Thanks for that correction, Lonnie.
Also, I just got an email today written by Jim and Janet Stern, angry Democrats in Sally Thomas’ district, who are trying to start a “campaign to remove Sally Thomas from office” because of this whole Rural Protection issue. They also seek to see “what [they] can do about her behavior until then.” They are apparently calling a special meeting about it tonight.
Wow… I knew that this issue was going to cause sparks, but apparently it’s going to be more like that fight out at Fashion Square mall. (In fact, I now wonder if that’s what the fight really was about!) Anyway, looks like to be an exciting year in local politics…
If there’s still this much confusion about what’s in the oft-re-written ordinances, wouldn’t it be of greater sense not to vote on the altered ones this afternoon and merely discuss the pros and cons of the revisions? It may help people keep their seats in the next election if people don’t feel something sneaky is going on.
It was my understanding that the steep slope driveway has been changed to apply to 16% slopes rather than 25%. Also, what is the effect on a family trying to sell their subdivided property if they are about to lose it because of mortgage woes? Would having to wait four years be a hardship?
While I think they could have waited a day or so more, I think this latest argument is just an attempt from Dorrier and Boyd to stall the vote. After all, the vote could have been held the day of the meeting, and actually I believe Sally Thomas even asked for a vote the day following the meeting but Boyd wanted to wait until after the election. It’s now after the election… Boyd has now asked for a public meeting on each individual section, which is certainly overkill. I think its called being a sore loser.
Also the slope privision is actually less strict. It’s been stripped of all critical slope requirements (i.e. the natural slope of the land). The 16% is referring to the grade, which can be done on steep slopes using cut and fill. In other words, there’s no longer a restriction on where your driveway can go, you just have to build it to be safe and accessible for emergency vehicles.

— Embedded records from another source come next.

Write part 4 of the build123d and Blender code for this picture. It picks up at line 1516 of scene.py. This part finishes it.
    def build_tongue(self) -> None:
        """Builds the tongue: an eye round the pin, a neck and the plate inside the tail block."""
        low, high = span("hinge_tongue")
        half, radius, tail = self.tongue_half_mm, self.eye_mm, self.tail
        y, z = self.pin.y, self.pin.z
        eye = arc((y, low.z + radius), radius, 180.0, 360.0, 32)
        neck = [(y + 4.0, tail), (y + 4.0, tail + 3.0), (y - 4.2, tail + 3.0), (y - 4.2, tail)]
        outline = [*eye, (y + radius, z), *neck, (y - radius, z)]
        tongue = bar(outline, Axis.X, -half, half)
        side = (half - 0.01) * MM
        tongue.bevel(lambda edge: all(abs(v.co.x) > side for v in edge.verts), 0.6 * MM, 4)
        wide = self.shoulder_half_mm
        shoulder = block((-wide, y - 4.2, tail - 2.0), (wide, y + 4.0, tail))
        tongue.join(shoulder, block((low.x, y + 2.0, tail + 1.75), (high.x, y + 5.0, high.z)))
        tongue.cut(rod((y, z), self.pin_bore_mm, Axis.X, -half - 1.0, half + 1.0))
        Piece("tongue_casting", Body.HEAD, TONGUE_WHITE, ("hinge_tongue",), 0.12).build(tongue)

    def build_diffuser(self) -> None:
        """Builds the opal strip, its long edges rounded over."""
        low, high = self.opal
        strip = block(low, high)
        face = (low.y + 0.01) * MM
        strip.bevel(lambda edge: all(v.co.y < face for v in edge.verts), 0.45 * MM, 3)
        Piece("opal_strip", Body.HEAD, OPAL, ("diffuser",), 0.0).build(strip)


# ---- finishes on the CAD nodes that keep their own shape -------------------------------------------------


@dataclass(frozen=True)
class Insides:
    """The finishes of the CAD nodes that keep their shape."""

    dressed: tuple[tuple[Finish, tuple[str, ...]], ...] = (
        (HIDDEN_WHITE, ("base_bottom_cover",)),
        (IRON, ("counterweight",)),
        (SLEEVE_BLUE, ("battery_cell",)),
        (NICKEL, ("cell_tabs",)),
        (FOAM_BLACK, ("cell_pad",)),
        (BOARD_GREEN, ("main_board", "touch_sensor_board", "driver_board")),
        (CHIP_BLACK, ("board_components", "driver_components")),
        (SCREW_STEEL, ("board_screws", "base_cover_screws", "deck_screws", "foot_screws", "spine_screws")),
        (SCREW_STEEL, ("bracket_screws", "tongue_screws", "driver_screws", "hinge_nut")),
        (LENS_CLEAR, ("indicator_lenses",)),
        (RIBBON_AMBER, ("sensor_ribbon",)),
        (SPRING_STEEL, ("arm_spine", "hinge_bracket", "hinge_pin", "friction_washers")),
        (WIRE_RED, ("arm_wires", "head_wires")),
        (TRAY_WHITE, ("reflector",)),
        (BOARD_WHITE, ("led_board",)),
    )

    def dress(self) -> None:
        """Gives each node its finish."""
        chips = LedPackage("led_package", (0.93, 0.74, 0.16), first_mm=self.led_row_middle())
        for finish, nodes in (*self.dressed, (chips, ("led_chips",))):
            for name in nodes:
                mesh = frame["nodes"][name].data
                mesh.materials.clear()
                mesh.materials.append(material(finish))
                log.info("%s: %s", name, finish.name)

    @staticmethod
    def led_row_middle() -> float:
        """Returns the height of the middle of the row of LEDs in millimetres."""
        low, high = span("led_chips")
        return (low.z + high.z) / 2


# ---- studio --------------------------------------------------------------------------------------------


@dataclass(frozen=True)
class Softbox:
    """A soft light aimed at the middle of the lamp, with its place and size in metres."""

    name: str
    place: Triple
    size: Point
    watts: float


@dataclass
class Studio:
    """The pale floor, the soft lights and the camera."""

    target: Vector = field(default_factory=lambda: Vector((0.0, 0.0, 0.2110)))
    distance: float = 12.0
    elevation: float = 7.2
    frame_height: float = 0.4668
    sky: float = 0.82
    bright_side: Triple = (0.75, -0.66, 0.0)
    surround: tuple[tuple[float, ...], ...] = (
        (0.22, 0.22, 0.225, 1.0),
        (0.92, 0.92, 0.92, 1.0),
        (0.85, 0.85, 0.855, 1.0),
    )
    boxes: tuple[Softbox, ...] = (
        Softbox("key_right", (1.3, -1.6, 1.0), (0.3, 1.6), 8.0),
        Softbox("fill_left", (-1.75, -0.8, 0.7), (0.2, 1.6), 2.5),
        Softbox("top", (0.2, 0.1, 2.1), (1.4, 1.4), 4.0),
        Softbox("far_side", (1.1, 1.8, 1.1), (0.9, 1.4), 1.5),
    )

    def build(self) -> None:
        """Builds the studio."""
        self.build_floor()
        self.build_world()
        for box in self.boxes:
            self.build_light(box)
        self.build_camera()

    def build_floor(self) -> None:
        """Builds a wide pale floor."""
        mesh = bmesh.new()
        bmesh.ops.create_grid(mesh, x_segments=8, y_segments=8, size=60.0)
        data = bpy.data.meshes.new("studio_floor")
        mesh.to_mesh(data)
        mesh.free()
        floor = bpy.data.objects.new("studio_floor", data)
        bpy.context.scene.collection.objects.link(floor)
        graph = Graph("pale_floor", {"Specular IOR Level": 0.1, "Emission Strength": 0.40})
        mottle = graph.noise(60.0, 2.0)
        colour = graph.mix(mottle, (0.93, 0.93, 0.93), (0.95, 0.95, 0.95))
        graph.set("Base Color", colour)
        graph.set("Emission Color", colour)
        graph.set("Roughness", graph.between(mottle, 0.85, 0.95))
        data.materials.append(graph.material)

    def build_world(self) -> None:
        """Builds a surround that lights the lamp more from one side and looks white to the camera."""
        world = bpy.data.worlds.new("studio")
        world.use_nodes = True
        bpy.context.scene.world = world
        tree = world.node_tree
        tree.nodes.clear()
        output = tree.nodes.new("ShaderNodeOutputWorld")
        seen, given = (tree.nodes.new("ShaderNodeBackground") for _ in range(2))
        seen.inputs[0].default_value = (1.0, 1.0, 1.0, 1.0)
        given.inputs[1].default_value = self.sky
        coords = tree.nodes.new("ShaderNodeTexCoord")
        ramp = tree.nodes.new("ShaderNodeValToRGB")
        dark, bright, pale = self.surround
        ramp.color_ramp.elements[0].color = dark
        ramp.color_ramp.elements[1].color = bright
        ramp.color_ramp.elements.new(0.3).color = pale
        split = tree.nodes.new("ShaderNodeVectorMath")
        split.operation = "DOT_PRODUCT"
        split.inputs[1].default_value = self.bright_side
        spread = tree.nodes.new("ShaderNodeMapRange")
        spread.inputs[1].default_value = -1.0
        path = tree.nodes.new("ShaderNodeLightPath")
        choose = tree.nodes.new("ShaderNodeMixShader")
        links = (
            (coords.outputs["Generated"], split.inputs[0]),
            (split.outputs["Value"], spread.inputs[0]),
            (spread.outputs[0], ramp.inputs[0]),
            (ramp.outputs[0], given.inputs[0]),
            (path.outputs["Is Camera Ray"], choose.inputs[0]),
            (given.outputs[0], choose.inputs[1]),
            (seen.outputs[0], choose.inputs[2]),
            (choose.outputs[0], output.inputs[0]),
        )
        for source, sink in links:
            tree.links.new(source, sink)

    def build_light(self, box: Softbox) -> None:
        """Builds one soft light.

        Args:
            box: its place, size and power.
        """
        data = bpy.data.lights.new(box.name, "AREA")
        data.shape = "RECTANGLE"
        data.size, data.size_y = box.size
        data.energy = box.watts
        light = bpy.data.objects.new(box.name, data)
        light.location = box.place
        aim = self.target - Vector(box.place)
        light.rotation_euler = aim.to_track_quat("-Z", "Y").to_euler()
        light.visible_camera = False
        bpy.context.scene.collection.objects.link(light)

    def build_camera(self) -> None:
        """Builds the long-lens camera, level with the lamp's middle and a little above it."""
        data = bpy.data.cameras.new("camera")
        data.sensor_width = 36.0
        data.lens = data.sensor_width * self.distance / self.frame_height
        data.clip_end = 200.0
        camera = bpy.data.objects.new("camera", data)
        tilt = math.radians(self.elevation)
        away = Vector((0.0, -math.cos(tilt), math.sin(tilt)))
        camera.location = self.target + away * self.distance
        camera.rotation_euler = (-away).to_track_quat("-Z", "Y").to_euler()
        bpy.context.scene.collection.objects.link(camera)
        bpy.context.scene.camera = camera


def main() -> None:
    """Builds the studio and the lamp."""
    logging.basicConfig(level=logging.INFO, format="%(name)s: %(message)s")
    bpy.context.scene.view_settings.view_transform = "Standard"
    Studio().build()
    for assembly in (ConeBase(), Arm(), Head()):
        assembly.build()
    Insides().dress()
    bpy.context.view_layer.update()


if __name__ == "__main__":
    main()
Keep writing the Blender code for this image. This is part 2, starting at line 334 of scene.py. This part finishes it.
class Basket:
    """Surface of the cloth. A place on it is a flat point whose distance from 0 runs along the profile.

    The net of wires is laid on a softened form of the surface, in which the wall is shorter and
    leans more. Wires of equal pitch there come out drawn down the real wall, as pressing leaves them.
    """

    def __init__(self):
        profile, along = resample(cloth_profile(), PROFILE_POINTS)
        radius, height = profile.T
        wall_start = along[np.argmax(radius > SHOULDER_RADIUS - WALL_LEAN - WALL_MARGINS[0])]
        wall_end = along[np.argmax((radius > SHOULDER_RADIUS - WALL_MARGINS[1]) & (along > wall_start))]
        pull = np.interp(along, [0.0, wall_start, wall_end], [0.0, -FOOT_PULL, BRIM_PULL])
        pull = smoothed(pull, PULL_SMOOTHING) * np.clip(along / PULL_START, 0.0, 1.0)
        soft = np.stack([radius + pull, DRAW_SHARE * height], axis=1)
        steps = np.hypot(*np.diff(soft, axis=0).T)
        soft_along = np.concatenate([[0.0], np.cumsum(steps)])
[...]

The emergency vehicles have to go up and down greater grades of 16% to get to the property, why would it have difficluty traveling the rest of the way? We have steeper grades in the City and they seem to make it okay even in an ice storm. Since grading is expensive, I guess the property owner will have to snake the road to his door.
It is my understanding that substantial changes were made to some of the ordinances following the October meeting. Although they have the same name and maybe the same purposes, they are different ordinances. Here’s the process in the City:
1) Have a public hearing on the “Animal Protection” ordinance which says all cats will have to have a leg amputated so that their owners will keep them in the house.”
2) 40,000 people show up to oppose.
3) Change the ordinance to read “dogs” instead of “cats”
4) Declare that a public hearing has been held and Council vote it in.
Of course, it’s not quite that bad but you get my opinion what is bad, but not illegal government action. I did not say they needed to have another public hearing, although that would be nice. I’m saying have a board discussion in public to determine the ramifications of the new ordinances with old names and vote on it the next time. The public will have a better opportunity to understand the changes (many did not know there were changes) and can still contact the BoS before the vote. I believe most people do not get upset if they think they have had a fair hearing even if they do not get their way. In the City, our Coucilors sit there cow-faced, trying to figure out how to justify public comments with what they’re going to follow Gary O’Connell in doing in the first place. Our public hearings are usually nothing but an opportunity for hot air. It has not appeared that way in the County and I think that’s worth preserving.
Frankly, I don’t know what the majorities reason for haste was. Perhaps due to the election results, they thought they should just go ahead resolve the issue in a timely fashion to show voters that they got “results”.
If you take them at their word, then normally they would have heard public comment, adjusted the policy and voted all at the same meeting. Because it stretched out so long these three tasks could not be done all at once. Also, their point is that these requirements are less restrictive than the previous ones and thus need no futher comment or input. Only if they’d added additional requirements (i.e. dogs instead of cats) then they’d have to do a new public comment. In my understanding from being at the original meeting, the safety part was already part of the previous ordinance, they just removed the critical slopes part.
Sure, would it have killed them to wait a few more days? Probably not. Then again this is politics, and they probably didn’t want to give Dorrier and Boyd any significant amount of time to come up with a new strategy for killing these last few remaining fragments of the original Mountain Protection ordinace that’s been fifteen years in the making. Of course, by not waiting they’ve given them a new strategy nonetheless…
Of course, almost none of the people I’ve heard gripe about these ordinances would have been satisfied if they had more time to think about it, or if even there were additional compromises. Most are satisfied with nothing less than no rural protections at all. After all, the original ordinances have practically be compromised into non-existance. As I said, we all knew that Boyd and Dorrier were not going to go silently and just accept defeat. It was obvious that no matter what happened there was going to be a really big fight about it… and here it is!